Within the past couple of months, TVU Networks tapped into it microservices arsenal to bring to market TVU Remote Commentator, a solution that enables sports play-by-play and color commentators to call games live without being at venue where they are being played.
This cloud-based solution relies on a very task-specific interface to enable remote commentators to control their own volume and transport their video and speech back to the production center—whether it’s brick and mortar or virtual. At the same time, it leverages many existing TVU Networks microservices, such as those used to mix audio in TVU Producer and others used by TVU Partyline to enable real-time remote video and audio transport as well as return video.

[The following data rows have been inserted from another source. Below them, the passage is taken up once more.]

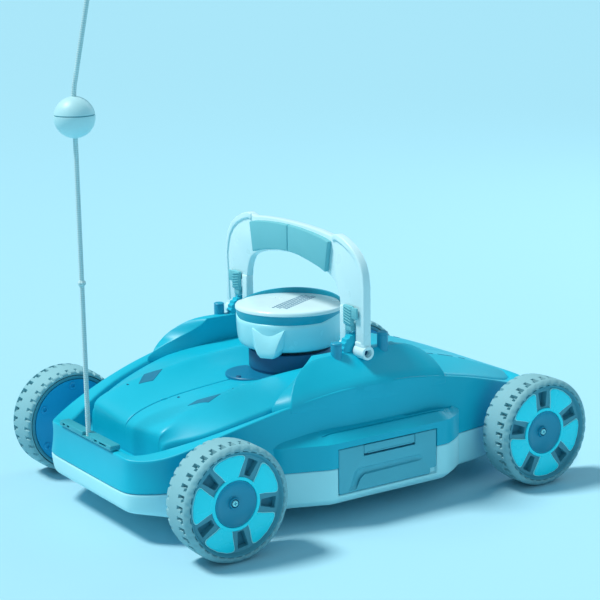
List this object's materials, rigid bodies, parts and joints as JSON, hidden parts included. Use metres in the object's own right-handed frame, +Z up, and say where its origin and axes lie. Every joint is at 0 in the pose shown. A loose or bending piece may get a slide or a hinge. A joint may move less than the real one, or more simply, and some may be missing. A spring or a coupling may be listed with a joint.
{
  "type": "robotic pool cleaner",
  "caption": "Low four-wheeled cordless pool cleaner with a tilting carry handle, side filter drawers, a raised outlet head and a tether rope with a ball float.",
  "frame": {"origin": "on the ground under the middle of the body, without the tether", "axes": "+Z up, nose and tether toward -Y, +X toward the left side of the vehicle; the wheels spin about X"},
  "size_m": [0.3912, 0.544, 0.5895],
  "materials": {
    "shell_turquoise": "moulded, satin",
    "hull_white": "moulded, satin",
    "handle_white": "moulded, satin",
    "grip_grey": "soft overmould",
    "door_grey": "fine spark texture",
    "mesh_white": "fine mesh",
    "dark_blue": "moulded, satin",
    "button_dark": "matte",
    "inner_grey": "moulded",
    "axle_steel": "turned",
    "underside_grey": "moulded",
    "lip_rubber": "soft rubber",
    "rim_grey": "moulded",
    "tyre_blue": "soft rubber",
    "wheel_cyan": "moulded, gloss",
    "cover_blue": "moulded, satin",
    "rope_white": "braided",
    "float_white": "moulded, satin"
  },
  "bodies": {
    "chassis": {"upper_shell": "shell_turquoise", "lower_hull": "hull_white", "top_cover": "shell_turquoise", "fin_left": "shell_turquoise", "fin_right": "shell_turquoise", "pivot_pin_left": "axle_steel", "pivot_pin_right": "axle_steel", "head_neck": "shell_turquoise", "head_bowl": "hull_white", "head_ring": "shell_turquoise", "head_lid": "hull_white", "power_pad": "dark_blue", "motor_box": "inner_grey", "battery_pack": "inner_grey", "drive_unit": "inner_grey", "underside_plate": "underside_grey", "intake_lip_front": "lip_rubber", "intake_lip_rear": "lip_rubber", "axle_front": "axle_steel", "axle_rear": "axle_steel", "anchor_bar": "door_grey", "rope": "rope_white", "rope_bead": "rope_white", "float_lower": "float_white", "float_upper": "float_white", "rope_knot": "rope_white"},
    "handle": {"handle_frame": "handle_white", "handle_grip": "grip_grey", "handle_foot_left": "handle_white", "handle_foot_right": "handle_white"},
    "lock_left": {"lock_left": "grip_grey"},
    "lock_right": {"lock_right": "grip_grey"},
    "drawer_left": {"drawer_left": "door_grey", "filter_left": "mesh_white"},
    "drawer_right": {"drawer_right": "door_grey", "filter_right": "mesh_white"},
    "latch_left": {"latch_left": "door_grey"},
    "latch_right": {"latch_right": "door_grey"},
    "pump_impeller": {"impeller": "inner_grey"},
    "power_button": {"power_button": "button_dark"},
    "wheel_front_left": {"rim_front_left": "rim_grey", "tyre_front_left": "tyre_blue", "cap_front_left": "dark_blue", "face_front_left": "wheel_cyan", "cover_front_left": "cover_blue"},
    "wheel_front_right": {"rim_front_right": "rim_grey", "tyre_front_right": "tyre_blue", "cap_front_right": "dark_blue", "face_front_right": "wheel_cyan", "cover_front_right": "cover_blue"},
    "wheel_rear_left": {"rim_rear_left": "rim_grey", "tyre_rear_left": "tyre_blue", "cap_rear_left": "dark_blue", "face_rear_left": "wheel_cyan", "cover_rear_left": "cover_blue"},
    "wheel_rear_right": {"rim_rear_right": "rim_grey", "tyre_rear_right": "tyre_blue", "cap_rear_right": "dark_blue", "face_rear_right": "wheel_cyan", "cover_rear_right": "cover_blue"}
  },
  "joints": [
    {"name": "handle_tilt", "type": "hinge", "parent": "chassis", "child": "handle", "pos_m": [0, 0, 0.169], "axis": [1, 0, 0], "range_deg": [-38, 30]},
    {"name": "lock_left_slide", "type": "slide", "parent": "handle", "child": "lock_left", "axis": [0, 0, 1], "range_m": [0, 0.008], "stiffness_N_per_m": 250, "springref_m": -0.004},
    {"name": "lock_right_slide", "type": "slide", "parent": "handle", "child": "lock_right", "axis": [0, 0, 1], "range_m": [0, 0.008], "stiffness_N_per_m": 250, "springref_m": -0.004},
    {"name": "drawer_left_slide", "type": "slide", "parent": "chassis", "child": "drawer_left", "axis": [1, 0, 0], "range_m": [0, 0.058]},
    {"name": "drawer_right_slide", "type": "slide", "parent": "chassis", "child": "drawer_right", "axis": [-1, 0, 0], "range_m": [0, 0.058]},
    {"name": "latch_left_press", "type": "slide", "parent": "drawer_left", "child": "latch_left", "axis": [0, 0, -1], "range_m": [0, 0.002], "stiffness_N_per_m": 400, "springref_m": -0.002},
    {"name": "latch_right_press", "type": "slide", "parent": "drawer_right", "child": "latch_right", "axis": [0, 0, -1], "range_m": [0, 0.002], "stiffness_N_per_m": 400, "springref_m": -0.002},
    {"name": "impeller_spin", "type": "hinge", "parent": "chassis", "child": "pump_impeller", "pos_m": [0, -0.011, 0.128], "axis": [0, 0, 1], "continuous": true},
    {"name": "power_press", "type": "slide", "parent": "chassis", "child": "power_button", "axis": [0, 0, -1], "range_m": [0, 0.0012], "stiffness_N_per_m": 500, "springref_m": -0.001},
    {"name": "spin_front_left", "type": "hinge", "parent": "chassis", "child": "wheel_front_left", "pos_m": [0.1751, -0.1981, 0.06], "axis": [1, 0, 0], "continuous": true},
    {"name": "spin_front_right", "type": "hinge", "parent": "chassis", "child": "wheel_front_right", "pos_m": [-0.1751, -0.1981, 0.06], "axis": [1, 0, 0], "continuous": true},
    {"name": "spin_rear_left", "type": "hinge", "parent": "chassis", "child": "wheel_rear_left", "pos_m": [0.1751, 0.1981, 0.06], "axis": [1, 0, 0], "continuous": true},
    {"name": "spin_rear_right", "type": "hinge", "parent": "chassis", "child": "wheel_rear_right", "pos_m": [-0.1751, 0.1981, 0.06], "axis": [1, 0, 0], "continuous": true}
  ]
}
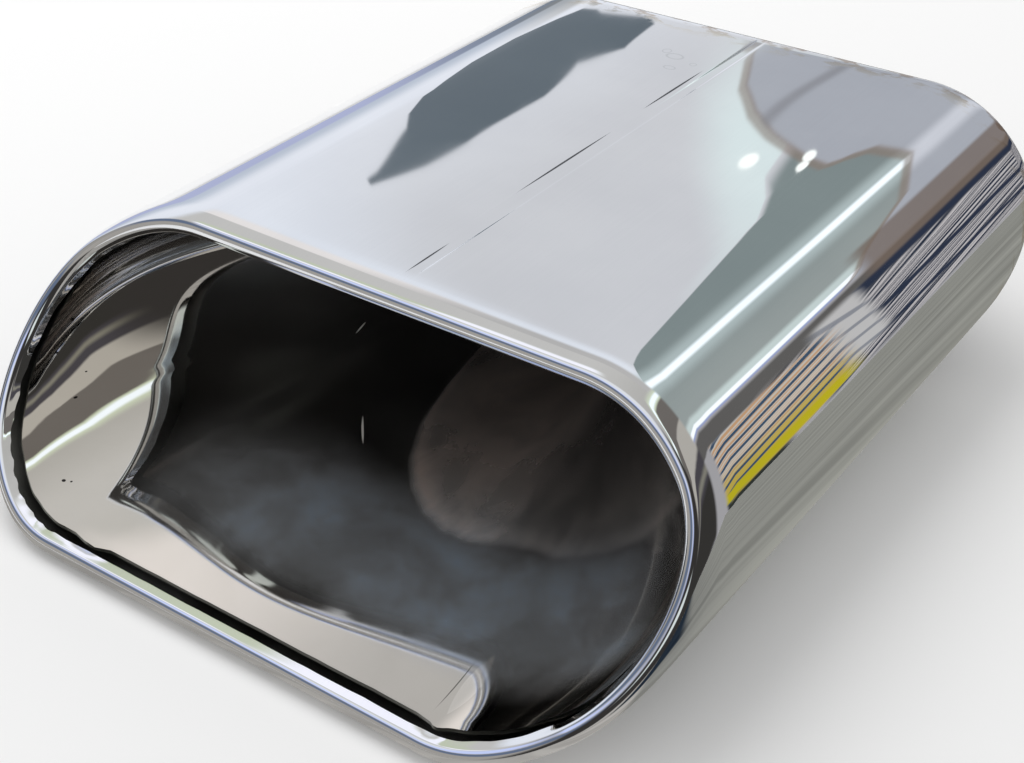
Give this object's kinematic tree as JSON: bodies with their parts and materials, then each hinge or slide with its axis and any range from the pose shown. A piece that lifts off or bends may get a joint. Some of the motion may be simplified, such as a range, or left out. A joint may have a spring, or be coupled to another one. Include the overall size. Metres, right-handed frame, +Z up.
{
  "type": "exhaust tailpipe tip",
  "caption": "Flat oval tailpipe tip of polished sheet steel, cut on a slant, with a curled mouth, an inner wall that narrows to the inlet pipe, and a round pipe at the rear.",
  "frame": {"origin": "centre of the inlet pipe's open end", "axes": "+Y along the inlet pipe, from the mouth towards the car's pipe; +X across the width; +Z up, from the flat underside to the side with the weld seam"},
  "size_m": [0.17, 0.2213, 0.0564],
  "materials": {
    "polished_sheet": "polished",
    "inner_sheet": "polished",
    "plate_steel": "satin",
    "pipe_steel": "satin",
    "weld_metal": "rough"
  },
  "bodies": {
    "root": {"outer_shell": "polished_sheet", "inner_liner": "inner_sheet", "rear_plate": "plate_steel", "inlet_pipe": "pipe_steel", "inlet_weld": "weld_metal"}
  },
  "joints": []
}
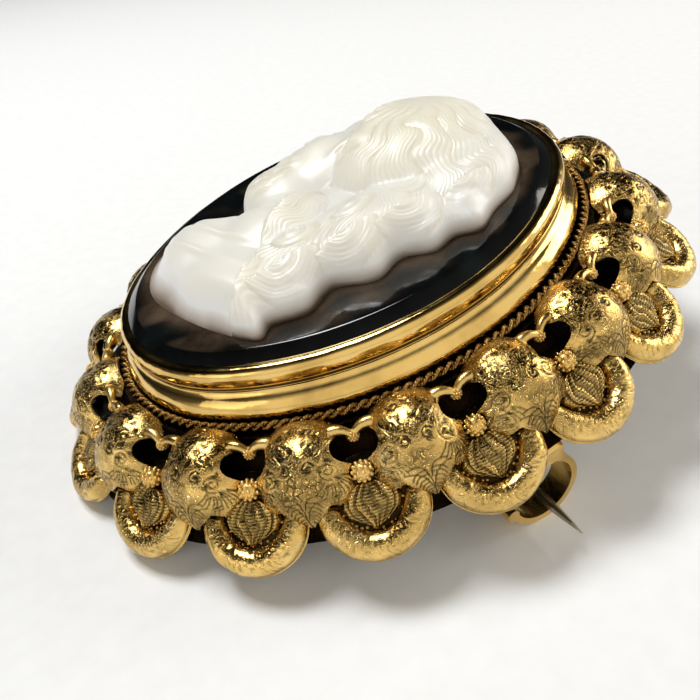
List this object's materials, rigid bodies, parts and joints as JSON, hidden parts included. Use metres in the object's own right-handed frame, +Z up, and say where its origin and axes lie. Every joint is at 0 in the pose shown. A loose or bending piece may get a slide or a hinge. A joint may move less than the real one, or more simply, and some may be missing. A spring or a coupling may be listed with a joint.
{
  "type": "cameo brooch",
  "caption": "Oval hardstone cameo brooch: white bust on dark agate in a gold collet with a roped edge, leaf domes, scrolls, pin and C catch.",
  "frame": {"origin": "on the surface that the brooch lies on, under the middle of its bounding box", "axes": "+X along the oval's long axis, towards the crown of the bust; +Y across it, towards the face and the pin's hinge; +Z up from the surface. The brooch's own back is tilted 11.4 degrees about Y, because it lies on its catch, its hinge and the end scroll under the bust."},
  "size_m": [0.0644, 0.0592, 0.0263],
  "materials": {
    "dark_agate": "polished",
    "white_agate": "satin",
    "polished_gold": "polished",
    "twisted_gold": "twisted wire, dark in the hollows",
    "matt_gold": "matt and darkened",
    "engraved_gold": "engraved and worn bright",
    "scroll_gold": "engraved and worn bright",
    "plain_gold": "plain polish",
    "pin_steel": "drawn wire, ground point"
  },
  "bodies": {
    "brooch": {"stone_ground": "dark_agate", "cameo_bust": "white_agate", "collet": "polished_gold", "rope_edge": "twisted_gold", "border_plate": "matt_gold", "leaf_dome_01": "engraved_gold", "leaf_dome_02": "engraved_gold", "leaf_dome_03": "engraved_gold", "leaf_dome_04": "engraved_gold", "leaf_dome_05": "engraved_gold", "leaf_dome_06": "engraved_gold", "leaf_dome_07": "engraved_gold", "leaf_dome_08": "engraved_gold", "leaf_dome_09": "engraved_gold", "leaf_dome_10": "engraved_gold", "leaf_dome_11": "engraved_gold", "leaf_dome_12": "engraved_gold", "leaf_dome_13": "engraved_gold", "leaf_dome_14": "engraved_gold", "leaf_dome_15": "engraved_gold", "leaf_dome_16": "engraved_gold", "leaf_dome_17": "engraved_gold", "leaf_dome_18": "engraved_gold", "scroll_01": "scroll_gold", "scroll_02": "scroll_gold", "scroll_03": "scroll_gold", "scroll_04": "scroll_gold", "scroll_05": "scroll_gold", "scroll_06": "scroll_gold", "scroll_07": "scroll_gold", "scroll_08": "scroll_gold", "scroll_09": "scroll_gold", "scroll_10": "scroll_gold", "scroll_11": "scroll_gold", "scroll_12": "scroll_gold", "scroll_13": "scroll_gold", "scroll_14": "scroll_gold", "scroll_15": "scroll_gold", "scroll_16": "scroll_gold", "scroll_17": "scroll_gold", "scroll_18": "scroll_gold", "catch": "plain_gold", "hinge_ears": "plain_gold", "hinge_rivet": "plain_gold"},
    "pin": {"pin": "pin_steel"}
  },
  "joints": [
    {"name": "pin_swing", "type": "hinge", "parent": "brooch", "child": "pin", "pos_m": [0.00069, 0.0264, 0.00193], "axis": [0.9801, 0, 0.1985], "range_deg": [0, 80]}
  ]
}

There are also many examples of how TVU Networks is taking advantage of microservices to add critical capabilities, such as AI-based closed captioning and frame-by-frame metadata creation, to productions based on what’s needed. Whatever the differences are with respect to the specific microservices from use to use, however, the fundamental principle remains the same: Develop very task-specific front ends for different tools that tap into existing microservices on the backend to do the work that needs to get done.
Without question, microservices remain under the hood, not readily apparent to the producers who use these products. However, that doesn’t mean they aren’t having a dramatic effect on how producers work and meet the needs of their clients. Going forward, they are sure to play an increasingly important role in these tools, helping producers to keep pace with the fast-evolving production market they must serve.